Extract, without alteration, each line from the start of the listing to the line bearing "mesh.faces.new(rings[-1])".
::: Data section
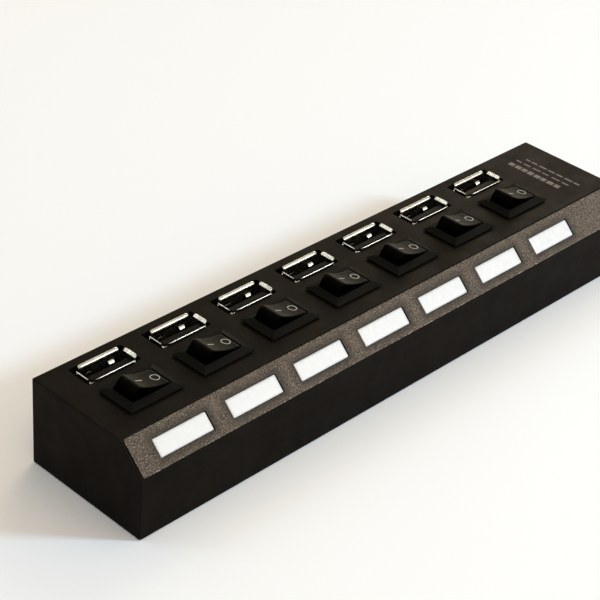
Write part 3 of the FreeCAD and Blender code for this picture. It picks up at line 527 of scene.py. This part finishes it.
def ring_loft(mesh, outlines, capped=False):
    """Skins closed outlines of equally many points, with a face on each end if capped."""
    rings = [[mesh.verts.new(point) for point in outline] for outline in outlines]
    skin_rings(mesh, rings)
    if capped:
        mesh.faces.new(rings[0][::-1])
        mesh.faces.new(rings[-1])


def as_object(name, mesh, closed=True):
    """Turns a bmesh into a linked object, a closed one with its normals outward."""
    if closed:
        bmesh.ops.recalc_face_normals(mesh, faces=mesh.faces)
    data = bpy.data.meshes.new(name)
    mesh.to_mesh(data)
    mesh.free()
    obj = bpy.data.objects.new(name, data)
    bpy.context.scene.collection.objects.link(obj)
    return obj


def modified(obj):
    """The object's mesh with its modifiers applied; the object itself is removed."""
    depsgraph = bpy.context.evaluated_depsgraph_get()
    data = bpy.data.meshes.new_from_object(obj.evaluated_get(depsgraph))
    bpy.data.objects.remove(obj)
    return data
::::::
The response:
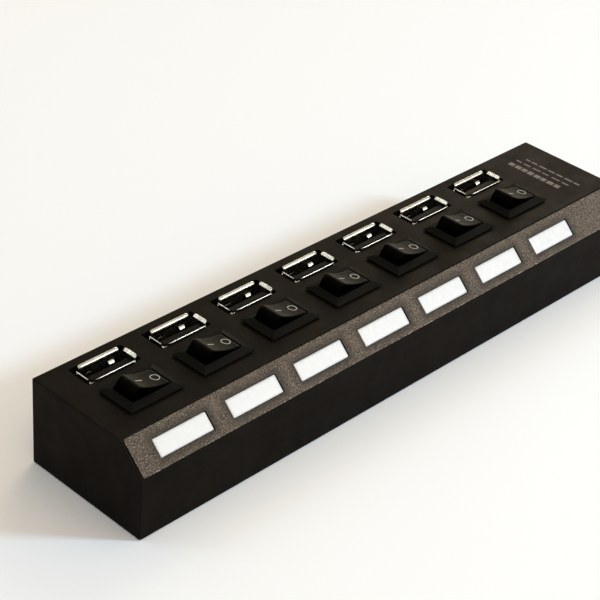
Write part 3 of the FreeCAD and Blender code for this picture. It picks up at line 527 of scene.py. This part finishes it.
def ring_loft(mesh, outlines, capped=False):
    """Skins closed outlines of equally many points, with a face on each end if capped."""
    rings = [[mesh.verts.new(point) for point in outline] for outline in outlines]
    skin_rings(mesh, rings)
    if capped:
        mesh.faces.new(rings[0][::-1])
        mesh.faces.new(rings[-1])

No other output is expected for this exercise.